A potato field in Idaho isn’t as exciting as a Bored Ape NFT, but as far as investment potential goes, it might be getting more alluring. 

In the U.S., one of the world’s top agricultural producers, farmland now goes for more than $4,000 an acre on average, according to the U.S. Department of Agriculture. 

That amount has grown by almost 75% since 2007. It’s expected to keep marching upward steadily as climate change shrinks the amount of arable land around the globe, and population growth continues. Technological advances increasing output, particularly the U.S., also are projected to further drive up prices — helping investors keep a step ahead of surging inflation.

Who is buying U.S. farms

While the movement away from family-owned farms toward corporate control has been going on for some time, now third-party investors are increasingly looking for a piece of the action. They are buying up stakes through real estate investment trusts and even crowdsourcing platforms.
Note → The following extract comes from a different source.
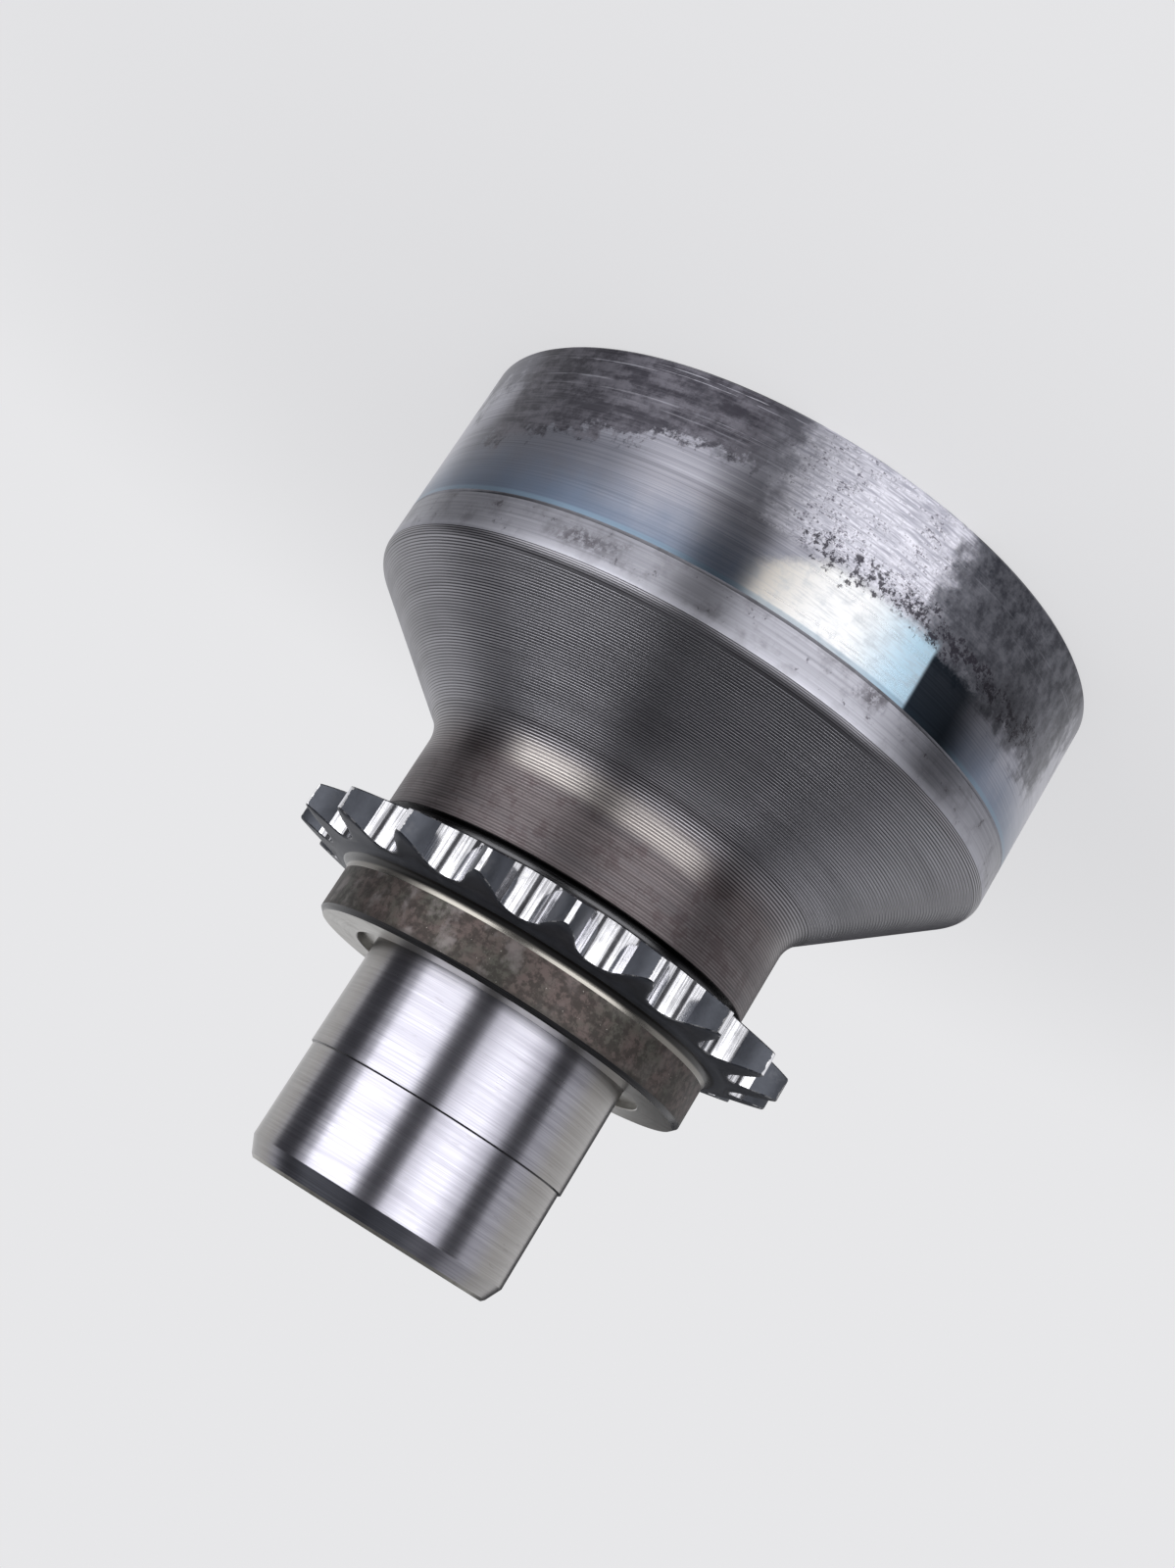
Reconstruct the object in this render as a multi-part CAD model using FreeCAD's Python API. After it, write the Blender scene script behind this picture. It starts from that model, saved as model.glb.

For instance, anyone with $36 can buy a unit of Gladstone Land Corporation REIT, becoming an indirect investor in the 113,000 acres of farmland it owns across 15 states. Meanwhile, crowdfunding platforms can function as a one-stop-shop for farm real estate transactions, allowing investors to choose the properties to purchase, review due diligence and fill out paperwork.

Another option is a company like Acre Trader and Farm Together, which allows investors to pool their resources to buy land and rent it out to farmers. Only accredited investors are able to partake and they are required to make a minimum investment (usually $10,000 or more). 

High-net-worth individuals, like Microsoft founder Bill Gates, and foreign investors are also sinking wealth into U.S. farmland. Through investment groups, Gates owns 269,000 acres of U.S. farmland, making him the single largest private holder of the asset class. 

As of 2019, non-U.S citizen investors held almost 3% of U.S farmland, with most coming from Canada, Netherlands, or Italy. Over the prior decade, control of U.S. agricultural land by foreign nationals doubled, according to the USDA.

Food supply and conservation worries

But not everyone is happy with farmland becoming a hot commodity among investors that don’t wield pitchforks and wear overalls. 

As non-farmers buy up farmland, there is no consensus about what that means for small farmers and food supply chains. Arable land is a scarce resource and who controls it has implications for global food security. 

Some experts say that institutional investors buying up farmland drives up prices and makes it more difficult for aspiring farmers to access land. Others are concerned about the sustainability of the farming practices on the land controlled by non-farmers. 

Wendong Zhang, assistant professor of economics at Iowa State University told us that third-party agricultural investors are less likely to invest in land conservation practices than traditional farmers. “This applies to corporations as well as out-of-state individual land owners,” he added.

Questions about power and paranoia

The concept of farmland investing has understandably produced a lot of unease among some observers. While some are deeply concerned about potential land grabbing by powerful interests, others dismiss the fears as undue paranoia. 

Conspiracy theories abound about Gates’ reasons for buying farmland, for instance. Some people on the internet have been spreading rumors that Gates was after “the majority” of U.S. agricultural land in order to starve people and cause widespread food shortages. The theory was debunked by Snopes.com, but that hasn’t stopped people from asserting that the billionaire has a diabolical plot. 

Worries about Chinese investors buying U.S. land have also intensified as of late. Politicians from across the political spectrum have called for restrictions on foreign farmland investment, especially as it relates to investors from China. Legislation has been introduced in Congress that would curb the practice.

Fears overblown? 

All this fretting might be unwarranted, however, some experts said. Agricultural economics professor Bruce Sherrick, of the University of Illinois, told us that the concern largely stems from a “romanticized notion of how farmland should be owned” rather than actual threats. The structure of ownership makes little difference in how the land is tended, he said. 

“Somebody is gonna farm it, whether Bill Gates buys it or the neighboring farmer buys it,” he said.

Sherrick, who is also the director of the TIAA Center of Farmland Research (sponsored by an institutional investor with significant farmland holdings), added that farmers can benefit from partnerships with third-party investors. Renting land from investors instead of buying it takes far less capital, making it easier for farmers who are just starting out, he said. 

The impact of foreign ownership is perhaps also exaggerated. Much of the recent increase in control of farmland by foreigners is driven by international wind farm companies signing long term leases on cropland and pastures. And investors from China control less than 1% of all foreign-held land.

While foreign investors are often willing to pay more for farmland than domestic investors, possibly driving up prices, foreign ownership is still too small of a factor to significantly impact the market, Zhang told us.

Most U.S. farmland is still owned by families, and those dynamics aren’t likely to change significantly in the future, according to Sherrick. He added that institutional investors and other third parties also play a more limited role in driving up prices than many people believe.

“No institutional investor is thinking, ‘Hey I’m going to overpay because my investors don't care how much rate of return I get,’” he quipped.